The local poultry industry can breathe a sigh of relief as US poultry hasn’t flooded the local market as was feared. US chicken imports hit South African supermarket shelves in March after a protracted trade dispute was settled, which ensured South Africa would continue to receive trade benefits under the African Growth and Opportunity Act.

But Agricultural Business Chamber (Agbiz) economists Wandile Sihlobo and Tinashe Kabuya said on Friday that poultry imports from the US only constituted 8 percent of the overall imports to South Africa in nine months.

“Between January 2016 and September 2016, South Africa imported 230 643 tons of bone-in poultry portions, which include wings, quarters, feet, drumsticks, among others. Of this quantity, around 18 098 tons (only 8 percent) has come from the US over the same period,” they said.

The economists stated further that South Africa gave the US a temporary rebate provision that provided a quota of 65 000 tons a year of US bone-in poultry cuts into the country.

'No threat'

The rebate specified that the US was exempt from paying an anti-dumping duty of R9.40 per kilogram, as part of a concession made by South Africa to allow for the country to retain its preferential market access under Agoa.

“The local industry had a valid point about job losses but the number of US imports is not flooding the market. The 8 percent is not a threat to local jobs at all,” Sihlobo added.

To back their argument, the Agbiz economists said the quota for bone-in poultry imports was divided into four equal portions of 16 250 tons per quarter. The first quarter (January to March) saw a total of 9 723 tons of bone-in poultry imports from the US into the South African market. This was only 60 percent of the quota.

“While the expectation was for poultry bone-in imports from the US to peak in the second quarter, they, however, declined by 47 percent to 5 113 tons between April 2 and June. The third quarter (July to September) saw a further decline of 36 percent, with US bone-in poultry imports coming in at only 3 262 tons. The US would have had a market share of 21 percent, if the quota to date, was fully filled,” the economists noted.

The figures revealed that the EU and Brazil had more imports, with 72 percent and 17 percent respectively, they said.

“It seems the impact of the drought and the exchange rate may have had far more adverse effects on the domestic industry’s competitiveness, rather than bone-in imports from the US, as was initially feared. So far, it seems like poultry imports from the US will not be a major factor, at least for now,” they concluded.
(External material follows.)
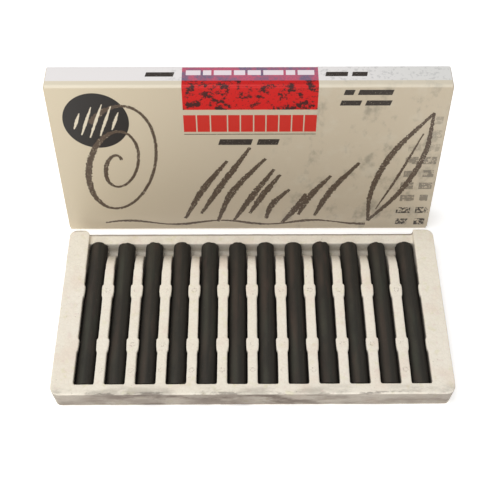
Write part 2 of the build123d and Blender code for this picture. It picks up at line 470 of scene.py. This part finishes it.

Local poultry producers have argued that cheap poultry imports, particularly from the US, would put the South African poultry industry under pressure, threatening the industry’s growth and jobs.

Due to the drought, maize costs in South Africa have increased sharply, increasing the cost of chicken feed. As maize makes up more than 50 percent of broiler feed, this increased the cost of poultry.

The SA Poultry Association said in May that the poultry industry was the largest agricultural sector in the country, contributing about 22 percent of total agriculture income in 2012 with a combined gross income coming in at more than R37.81 billion.